You can see this in the sample code too, if you run say the uart example and use lightblue to attempt to send a > 20 byte value to the writable characteristic, for which it will send out a prepare write, nothing will happen and eventually the connection will drop - this is because internally a memory request has been sent and not handled so the connection times out. It's true that a client ought to see the lack of extended characteristics and not attempt a prepared/long write, but if one is sent, the softdevice should reject it.

  • Hi there,

    First of all, the answer you gave yourself to the first question is correct, and we implement the spec as it's written.

    Let me try to answer your 2 remaining questions:

    1. Characteristic properties are hints, nothing else. The stack treats those properties simply as raw data, and does not enforce any limitations based on them. They are populated by the application and they are supposed to be read/checked by the peer application, but ultimately only permissions are enforced by the stack. This is again per specification. I know it's a bit confusing, but if the stack was to enforce characteristic properties we would be violating the specification, since the only checks the ATT implementation is supposed to perform are permission-related checks. You mention prepare write operations, but the same is true for any other one (like a write request on a characteristic that doesn't have the write without response property set).
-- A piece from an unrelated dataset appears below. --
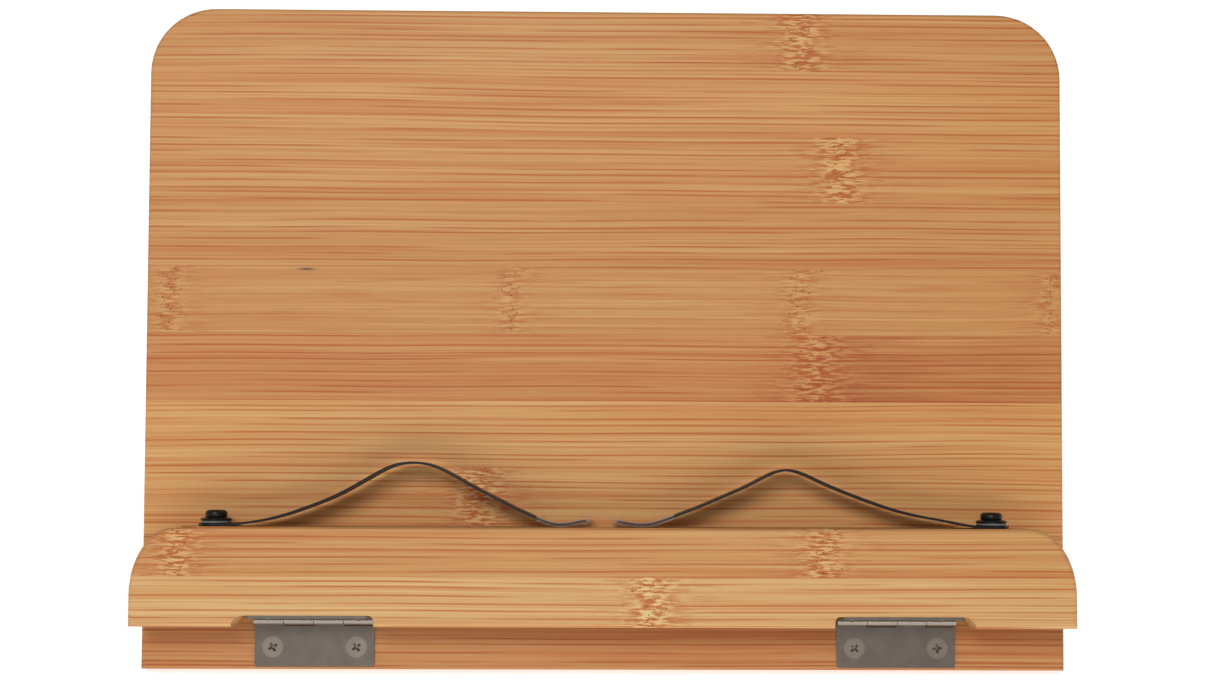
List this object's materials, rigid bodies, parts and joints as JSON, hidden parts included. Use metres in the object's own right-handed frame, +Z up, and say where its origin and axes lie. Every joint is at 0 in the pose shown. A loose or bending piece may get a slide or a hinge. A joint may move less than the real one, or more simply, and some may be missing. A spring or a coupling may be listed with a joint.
{
  "type": "folding reading stand",
  "caption": "Laminated bamboo back board with a hinged ledge folded flat against it, spring page clips, and a fold-out leg frame held open by a wire stay.",
  "frame": {"origin": "on the ground below the middle of the stand's box", "axes": "+X to the right of the board's front, +Y to the back, +Z up, with the board leaning back 35 degrees"},
  "size_m": [0.28, 0.1738, 0.1691],
  "materials": {
    "bamboo_board": "satin lacquered laminated bamboo",
    "bamboo_ledge": "satin lacquered laminated bamboo",
    "bamboo_leg": "satin lacquered laminated bamboo",
    "bamboo_rack": "sanded bamboo",
    "hinge_nickel": "warm grey nickel plated sheet steel",
    "screw_steel": "dull nickel plated",
    "black_spring_steel": "black oxide, satin",
    "black_screw": "black oxide, satin",
    "clear_sleeve": "clear soft plastic",
    "washer_nylon": "translucent grey nylon",
    "wire_steel": "nickel plated wire"
  },
  "bodies": {
    "board": {"back_board": "bamboo_board", "left_ledge_hinge_board_leaf": "hinge_nickel", "left_ledge_hinge_pin": "hinge_nickel", "left_ledge_hinge_board_screws": "screw_steel", "left_leg_hinge_board_leaf": "hinge_nickel", "left_leg_hinge_pin": "hinge_nickel", "left_leg_hinge_board_screws": "screw_steel", "left_angle_rack": "bamboo_rack", "left_rack_screw": "screw_steel", "right_ledge_hinge_board_leaf": "hinge_nickel", "right_ledge_hinge_pin": "hinge_nickel", "right_ledge_hinge_board_screws": "screw_steel", "right_leg_hinge_board_leaf": "hinge_nickel", "right_leg_hinge_pin": "hinge_nickel", "right_leg_hinge_board_screws": "screw_steel", "right_angle_rack": "bamboo_rack", "right_rack_screw": "screw_steel"},
    "ledge": {"ledge": "bamboo_ledge", "left_ledge_hinge_ledge_leaf": "hinge_nickel", "left_ledge_hinge_ledge_screws": "screw_steel", "left_clip_screw": "black_screw", "left_clip_cup_washer": "black_screw", "left_clip_nylon_washer": "washer_nylon", "right_ledge_hinge_ledge_leaf": "hinge_nickel", "right_ledge_hinge_ledge_screws": "screw_steel", "right_clip_screw": "black_screw", "right_clip_cup_washer": "black_screw", "right_clip_nylon_washer": "washer_nylon"},
    "left_clip": {"left_page_clip": "black_spring_steel", "left_clip_sleeve": "clear_sleeve"},
    "right_clip": {"right_page_clip": "black_spring_steel", "right_clip_sleeve": "clear_sleeve"},
    "leg": {"leg_left_stile": "bamboo_leg", "leg_right_stile": "bamboo_leg", "leg_top_rail": "bamboo_leg", "leg_bottom_rail": "bamboo_leg", "left_leg_hinge_leg_leaf": "hinge_nickel", "left_leg_hinge_leg_screws": "screw_steel", "right_leg_hinge_leg_leaf": "hinge_nickel", "right_leg_hinge_leg_screws": "screw_steel"},
    "stay": {"support_stay": "wire_steel"}
  },
  "joints": [
    {"name": "ledge_fold", "type": "hinge", "parent": "board", "child": "ledge", "pos_m": [0, -0.07513, 0.01799], "axis": [1, 0, 0], "range_deg": [0, 90]},
    {"name": "left_clip_swivel", "type": "hinge", "parent": "ledge", "child": "left_clip", "pos_m": [-0.116, -0.06404, 0.04465], "axis": [0, -0.5736, -0.8192], "range_deg": [0, 180]},
    {"name": "right_clip_swivel", "type": "hinge", "parent": "ledge", "child": "right_clip", "pos_m": [0.116, -0.06404, 0.04465], "axis": [0, 0.5736, 0.8192], "range_deg": [0, 180]},
    {"name": "leg_fold", "type": "hinge", "parent": "board", "child": "leg", "pos_m": [0, 0.00655, 0.11303], "axis": [1, 0, 0], "range_deg": [-68.09, 0]},
    {"name": "stay_swing", "type": "hinge", "parent": "leg", "child": "stay", "pos_m": [0, 0.02897, 0.08586], "axis": [1, 0, 0], "range_deg": [0, 93.2]}
  ],
  "couplings": [
    {"joint": "stay_swing", "follows": "leg_fold", "ratio": -1.3684}
  ]
}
    2. You are mixing two things here. If none of the attributes written to by the prepare writes require authorization (and you have provided memory to the stack with user_mem_reply), you will not get any RW_AUTHORIZE_REQUEST events. And in fact if you provide memory to the stack the queued writes will execute transparently just like any other write (request or command) would without you having a chance to approve/reject the operation, just like with any other write. See here for an example of this. If you on the other hand do not provide memory to the stack because you want to handle all prepare write operations yourself (see example here) then you can reply to each RW_AUTHORIZE_REQUEST with any of the ones allowed by the stack.
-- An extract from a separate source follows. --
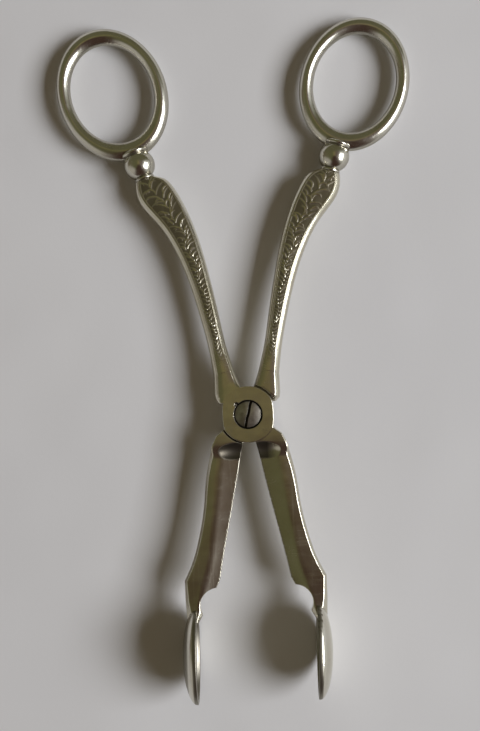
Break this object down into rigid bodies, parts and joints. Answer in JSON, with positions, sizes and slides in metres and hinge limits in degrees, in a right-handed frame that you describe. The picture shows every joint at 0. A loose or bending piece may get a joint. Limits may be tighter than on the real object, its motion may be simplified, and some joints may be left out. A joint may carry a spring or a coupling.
{
  "type": "ice tongs",
  "caption": "Scissor-action ice tongs with oval finger rings, engraved handles, a screw pivot, toothed jaw arms and facing oval bowls.",
  "frame": {"origin": "on the pivot axis, at the back face of the joint", "axes": "+Z along the pivot axis, out of the face with the screw head; +Y towards the finger rings, along the tongs; +X to the right, seen from the screw's side with the rings up"},
  "size_m": [0.0918, 0.1765, 0.0164],
  "materials": {
    "silver_plate": "polished silver plate, softly worn",
    "engraved_silver_plate": "silver plate with engraved scrolls, tarnished in the cuts",
    "nickel_silver": "polished nickel silver, plate worn thin",
    "steel": "satin steel, darkened in the slot"
  },
  "bodies": {
    "upper_half": {"left_finger_ring": "silver_plate", "left_ball_knop": "silver_plate", "left_handle": "engraved_silver_plate", "right_jaw": "nickel_silver", "right_bowl": "silver_plate"},
    "lower_half": {"right_finger_ring": "silver_plate", "right_ball_knop": "silver_plate", "right_handle": "engraved_silver_plate", "left_jaw": "nickel_silver", "left_bowl": "silver_plate", "pivot_screw": "steel"}
  },
  "joints": [
    {"name": "pivot", "type": "hinge", "parent": "lower_half", "child": "upper_half", "pos_m": [0, 0, 0.0025], "axis": [0, 0, 1], "range_deg": [-22.4, 45]}
  ]
}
    This is the list of errors you can use:

    BLE_GATT_STATUS_ATTERR_INSUF_AUTHORIZATION
    BLE_GATT_STATUS_ATTERR_INSUF_ENC_KEY_SIZE
    BLE_GATT_STATUS_ATTERR_INVALID_ATT_VAL_LENGTH
    BLE_GATT_STATUS_ATTERR_UNLIKELY_ERROR
    BLE_GATT_STATUS_ATTERR_INSUF_RESOURCES
    BLE_GATT_STATUS_ATTERR_READ_NOT_PERMITTED
    BLE_GATT_STATUS_ATTERR_WRITE_NOT_PERMITTED
    BLE_GATT_STATUS_ATTERR_INSUF_AUTHENTICATION
    BLE_GATT_STATUS_ATTERR_INSUF_ENCRYPTION
    

    along with application errors, which are the ones designed to notify the peer of application-level error conditions (like for example properties violated):

    BLE_GATT_STATUS_ATTERR_APP_BEGIN <= error <= BLE_GATT_STATUS_ATTERR_APP_END 
    

    I understand that you need to deal with this when you're not interested at all in queued writes, but you have to bear in mind that queued writes are like any other write operation and the stack cannot simply reject it autonomously, just like it can't reject any other write operation unless it targets an attribute that is explicitly authorized.

    Carles

  • Thanks for the list of allowed error code , I was trying to figure it out. Is there a reason that neither BLE_GATT_STATUS_ATTERR_INVALID_OFFSET nor BLE_GATT_STATUS_ATTERR_PREPARE_QUEUE_FULL are in that list? Yes in this case I am handling the prepared write myself and not returning a memory chunk, that's unfortunate but necessary for this particular application for one particular characteristic. When you get the memory request you have no idea which characteristics are going to be in the prepared write (you can't know) so I have to return NULL and deal with it. That means however that I can run out of memory during a Prepare Write and should send QUEUE_FULL and when I process the queue later if there's an INVALID_OFFSET I'm supposed to return that, but can't because they're not on the list. I guess I'll use INSUF_RESOURCES for the first and ATT_VAL_LENGTH for the second but not ideal

  • Yes the reason those 2 error codes you mention are not on that list is that we consider those to be only for internal stack usage. However I do agree that the INVALID_OFFSET and PREPARE_QUEUE_FULL should be made usable for the app too, since it can be handling its own queue. I have created an internal issue for that and hopefully we'll evaluate it and, if applicable, fix it soon. I understand that the application cannot know how much memory it will need, and neither can the stack, so that's why we pushed the decision up to the application so that it can be tested/tuned without having to update the SD

  • I see looking at 2. again and see that if you have no authorised attributes and you provide user memory then the stack already has parsed out the values and committed them, I was originally confused by the phrase 'app parses the memory it provided' and thought it still needed to commit the values itself, now I see it doesn't. I wish I could use that, regrettably I have to validate the value on one written characteristic and provide an application error if invalid so I have to do the auth. Since I have to do it for one, I found the easiest code path is to do it for them all.

    Thanks for the detailed explanation - that - plus some of the reading I did after posting the original question, has cleared it up a lot and I think I can improve my implementation a bit more.

  • Sure, you're welcome. Thank you for the feedback, it will contribute to a better SD in the future. Can you mark the question as answered? Thanks!